Emergence of Dual Resonance model from QCD This question is about getting to understand better what the Dual Resonance (DR) model actually managed to successfully predict or model from the nuclear interactions, in the context of understanding what aspects of the DR are expected to be emergent from QCD
My summary and very brief understanding of the whole affair is that the Veneziano amplitude was found somehow, verified to describe meson scattering amplitudes, and hold several symmetries that lead to the conclusion that a tower of infinite harmonic oscillators must exist, which can be thought as string-like
Since the Veneziano amplitudes are in fact verified experimentally (at least for 4 particles), what can be said about that tower of infinite harmonic oscillators in the case of nuclear interactions? are they emergent phenomena in QCD? Have they been observed experimentally? What observables should such oscillators affect?

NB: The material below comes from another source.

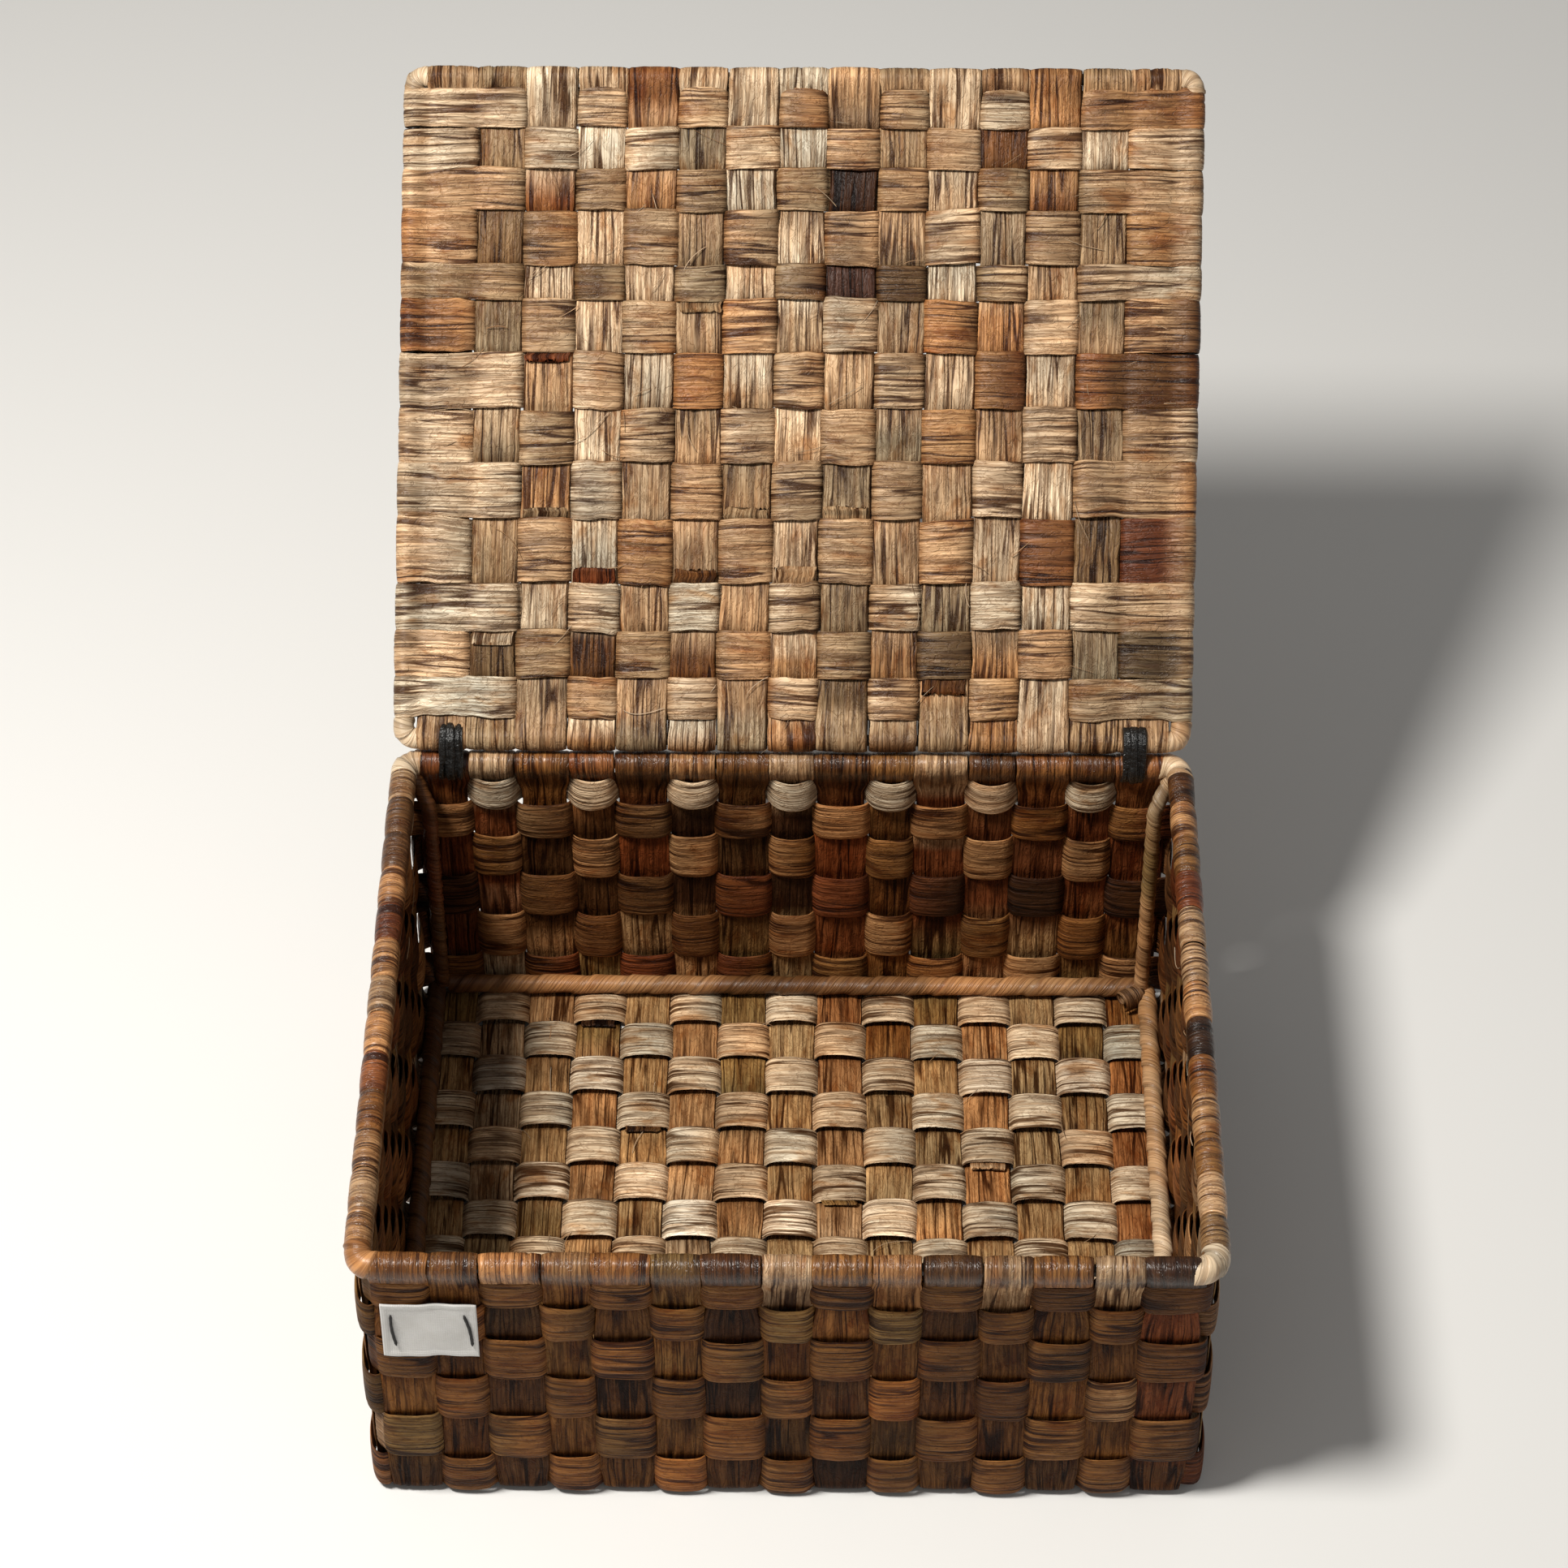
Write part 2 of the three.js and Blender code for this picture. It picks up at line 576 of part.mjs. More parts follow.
function tieTrack(side) {
  const from = new THREE.Vector3(side * TIE_POSITION - TIE_WIDTH / 2 - CLEARANCE, 0, 0);
  const to = new THREE.Vector3(side * TIE_POSITION + TIE_WIDTH / 2 + CLEARANCE, 0, 0);
  return sleeve([from, to], LID_ROW_EDGE - CLEARANCE, LID_ROLL_RADIUS, ROLL_SIDES);
}

// The room on the lid that so many of its rows take up, each by its share of the whole

function roomOfLidRows(count) {
  const sum = (shares) => shares.reduce((total, share) => total + share, 0);
  return (LID_ROW_ROOM * sum(LID_ROW_SHARES.slice(0, count))) / sum(LID_ROW_SHARES);
}

function lidRow(row) {
  const centres = Array.from({ length: LONG_STRIP_COUNT }, (_, i) => longStripX(i + 1));
  const level = (i) => {
    const edge = i === 0 || i === LONG_STRIP_COUNT - 1;
    return edge || (i + 1 + row) % 2 ? ROW_OUT : ROW_IN;
  };
  const left = loopRound(point(-BOX_X, 0), ROD_CLEAR_RADIUS, 270, 80);
  const right = left.map((p) => point(-p.x, p.y)).reverse();
  const path = [...left, ...plateaus(centres, LONG_STRIP_WIDTH, level), ...right];
  const width = roomOfLidRows(row) - roomOfLidRows(row - 1) - LID_ROW_GAP;
  const u = LID_LENGTH - LID_ROW_EDGE - roomOfLidRows(row - 1) - width / 2;
  return strip(path, width, (x, v, w) => inLid(u + w, v, x));
}

const lidPath = roundedRectangle(BOX_X, LID_LENGTH / 2, 0, RIM_CORNER_RADIUS)
  .map((p) => new THREE.Vector3(p.x, p.y - LID_LENGTH / 2, 0));

function lidCornerWrap(corner) {
  return sleeve(cornerBend(lidPath, corner), LID_ROLL_RADIUS, ROD_CLEAR_RADIUS);
}

// A strap tied round the basket's back rim roll and the lid's rear roll

function hingeTie(side) {
  const low = point(BOX_Y, RIM_HEIGHT);
  const high = point(LID_AXIS.y, LID_AXIS.z);
  const between = new THREE.Vector2().subVectors(high, low);
  const lean = THREE.MathUtils.radToDeg(between.angle());
  const spread = THREE.MathUtils.radToDeg(
    Math.acos((RIM_ROLL_RADIUS - LID_ROLL_RADIUS) / between.length()));
  const loop = (slack) => [
    ...loopRound(low, RIM_ROLL_RADIUS + slack, lean + spread, lean - spread + 360, TIE_STEPS),
    ...loopRound(high, LID_ROLL_RADIUS + slack, lean - spread, lean + spread, TIE_STEPS),
  ];
  const inner = loop(TIE_SLACK);
  const outer = loop(TIE_SLACK + TIE_THICKNESS);
  const x = side * TIE_POSITION;
  const rings = inner.map((p, i) => [
    new THREE.Vector3(x - TIE_WIDTH / 2, p.x, p.y),
    new THREE.Vector3(x + TIE_WIDTH / 2, p.x, p.y),
    new THREE.Vector3(x + TIE_WIDTH / 2, outer[i].x, outer[i].y),
    new THREE.Vector3(x - TIE_WIDTH / 2, outer[i].x, outer[i].y),
  ]);
  return loft(rings, true, []);
}

// A blank cloth label sewn to the front wall near its left end

function label() {
  const outline = roundedRectangle(LABEL_WIDTH / 2, LABEL_HEIGHT / 2, 0, LABEL_CORNER_RADIUS);
  const shape = new THREE.Shape(outline.map((p) => point(p.x, p.y)));
  const plate = new THREE.ExtrudeGeometry(shape, { depth: LABEL_THICKNESS, bevelEnabled: false });
  plate.rotateX(Math.PI / 2);
  const face = BOX_Y + ROW_OUT + STRIP_THICKNESS + CLEARANCE;
  return plate.translate(-BOX_X + LABEL_FROM_LEFT, -face, RIM_HEIGHT - LABEL_BELOW_RIM);
}

// Assembly

const basket = new THREE.Group();
basket.add(mesh("wire_frame", wireFrame(), FINISHES.rod));
basket.add(mesh("long_strips", longStrips(), FINISHES.olive));
basket.add(mesh("cross_strips", crossStrips(), FINISHES.straw));
for (let row = 1; row <= WALL_ROW_COUNT; row++) {
  basket.add(mesh(`wall_row_${row}`, wallRow(row), row % 2 ? FINISHES.tan : FINISHES.brown));
}
for (const side of ["front", "right", "back", "left"]) {
  const name = `base_wrap_${side}`;
  basket.add(mesh(name, baseWrap(name, side), FINISHES.brown));
}
CORNERS.forEach(([place, sx, sy], corner) => {
  const name = `post_wrap_${place}`;
  basket.add(mesh(name, postWrap(name, sx, sy), FINISHES.brown));
  basket.add(mesh(`rim_corner_wrap_${place}`, rimCornerWrap(corner, sx, sy), FINISHES.tan));
});
basket.add(mesh("hinge_tie_left", hingeTie(-1), FINISHES.tie));
basket.add(mesh("hinge_tie_right", hingeTie(1), FINISHES.tie));
basket.add(mesh("label", label(), FINISHES.cloth));

const lid = new THREE.Group();
lid.add(mesh("lid_wire", rod(lidPath, RIM_ROD_RADIUS, true), FINISHES.rod));
for (let k = 1; k <= LONG_STRIP_COUNT; k++) {
  const name = `lid_strip_${String(k).padStart(2, "0")}`;
  lid.add(mesh(name, lidStrip(k), k % 2 ? FINISHES.olive : FINISHES.tan));
}
for (let row = 1; row <= LID_ROW_COUNT; row++) {
  const name = `lid_row_${String(row).padStart(2, "0")}`;
  lid.add(mesh(name, lidRow(row), FINISHES.straw));
}
CORNERS.forEach(([place], corner) => {
  lid.add(mesh(`lid_corner_wrap_${place}`, lidCornerWrap(corner), FINISHES.tan));
});
lid.position.copy(LID_AXIS);
lid.rotation.x = -radians(LID_OPEN_DEGREES);

const woven_basket = new THREE.Group();
woven_basket.add(basket, lid);

export default woven_basket;
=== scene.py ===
import json
import math
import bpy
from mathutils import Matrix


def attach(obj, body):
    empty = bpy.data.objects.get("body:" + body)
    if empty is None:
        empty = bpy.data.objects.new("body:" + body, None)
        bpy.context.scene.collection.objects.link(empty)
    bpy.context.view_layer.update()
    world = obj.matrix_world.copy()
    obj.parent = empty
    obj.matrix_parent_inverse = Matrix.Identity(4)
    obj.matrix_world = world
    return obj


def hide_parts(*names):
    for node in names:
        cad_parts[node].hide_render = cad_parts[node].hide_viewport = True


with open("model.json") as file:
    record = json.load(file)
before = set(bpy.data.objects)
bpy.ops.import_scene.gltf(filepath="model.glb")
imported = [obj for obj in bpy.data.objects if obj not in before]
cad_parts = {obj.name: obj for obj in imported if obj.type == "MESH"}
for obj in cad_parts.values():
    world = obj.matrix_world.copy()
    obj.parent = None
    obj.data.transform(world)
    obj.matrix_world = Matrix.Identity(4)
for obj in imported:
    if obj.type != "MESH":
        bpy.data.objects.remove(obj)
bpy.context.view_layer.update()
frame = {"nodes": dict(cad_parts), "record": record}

import zlib

import bpy
import numpy as np
from mathutils import Matrix, Vector

# A lidded basket of flattened water hyacinth stems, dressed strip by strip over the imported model.
# Shapes are worked out in millimetres and scaled to metres when a mesh is made. +Z is up, the
# front wall faces -Y, and the lid stands open behind the back rim.

MM = 0.001
UP = np.array([0.0, 0, 1])

# Sizes of the basket
HALF_WIDTH = 155.0       # from the middle to the side rim rods
HALF_DEPTH = 130.0
RIM_HEIGHT = 132.0
WEAVE_EDGE = 5.0
LONG_COUNT = 15
CROSS_COUNT = 13
LONG_PITCH = 2 * (HALF_WIDTH - WEAVE_EDGE) / LONG_COUNT
CROSS_PITCH = 2 * (HALF_DEPTH - WEAVE_EDGE) / CROSS_COUNT
ROW_EDGES = [126.3, 111, 92.5, 70, 47, 22.5, 2.5]    # heights of the wall rows' edges, from the top
ROW_COUNT = len(ROW_EDGES) - 1
BASE_X = 147.9
BASE_Y = 122.9
BASE_Z = 9.8
POST_X = BASE_X - 2.3
POST_Y = BASE_Y - 2.3
CORNER_RADIUS = 6.5
ROD_RADIUS = 2.3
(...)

Are there any "stringy" aspects of nuclear interactions expected to be emergent from QCD?
 A: First of all, although there are very deep similarities shared between string theory and "real world QCD" as in the AdS/CFT correspondence or in more general large N limit scenarios, it's very important to bear in mind that up to now there are no precise identifications neither between string theory and real world QCD nor on the dual resonance models as "effective theories" emergent from QCD, even more, the statement that the dual resonance models can be "effective theories" derived from QCD-like theories is in strong contradiction with the bootstrap philosophy.
With the latter in mind, I want to enummerate some formal similarities that can be seen, to some extend, as "emergent properties" in dual resonance models when this ones are viewed as qualitatively similar to "effective QCD-like theories".
Similarity one: (The low energy spectrum) The low lying spectrum of a color confined phase of any QCD-like theory is dominated by meson and baryon excitations. The obvious similarity is that the weakly coupled description of any string vacua is given in terms of open and closed strings. Open strings are analogous to mesons (flux tubes joining quarks) and a closed string is the analogue of the pomeron. After all, the spectrum of rotating open strings is what ultimately produce Regge trajectories in string theory and the $t$-channel pomeron pole can be thinked as an analogue of how closed strings appear as S-matrix poles in one-loop open string computations.
It's worth to mention that scale invariance is broken when a QCD vacuum develops the trace anomaly intuitively because in a confined phase there is a characteristic lenght scale, roughly the mass of the lightest pseudoscalar meson in natural units. String theory also has a characteristic scale in its target space, nambely the string lenght, except that this latter is a dynamical parameter (as any parameter is in the string theory).
The impresition here is, of course, that mesons and hadrons are widely more complex that just a simple bound state of its constituent valence quarks.
Similarity two:(Fermions as D-branes) Consider a QCD lagrangian with $ SU(N_{f})\times SU(N_{f})$ chiral flavor symmetry, this symmetry is spontaneuosly broken to a diagonal $SU(N_{f})$ in vacuum (details here), the resulting chiral condensate involve bilinears $\langle \psi^{*} \psi \rangle$, the Nambu pseudogoldstone mesons with the fermions $\psi$ as its constitutents can be thinked as analogous to open strings between D-branes and the fermions(quarks) $\psi$ as the analogue to D-branes. This analogy can be made precise in topological string theories were D-branes are literally fermion instertions in correlator functions (read the page 39 of this paper for details).
Similarity three: (The existence of a chiral-like perturbation theory) In the context of the similarity two it's a "miracle" that something like chiral perturbation theory exists. That's ultimately related to the fact that the inverse mass of the constitutent quarks of a pseudoscalar meson can be trated as small parameters if the mass of the aformentioned quarks is large. That's similar to the "miracle" of the integrability of the open string perturbation theory, here the very large mass of the quarks to what strings are attached to is justified because they were identified as D-branes.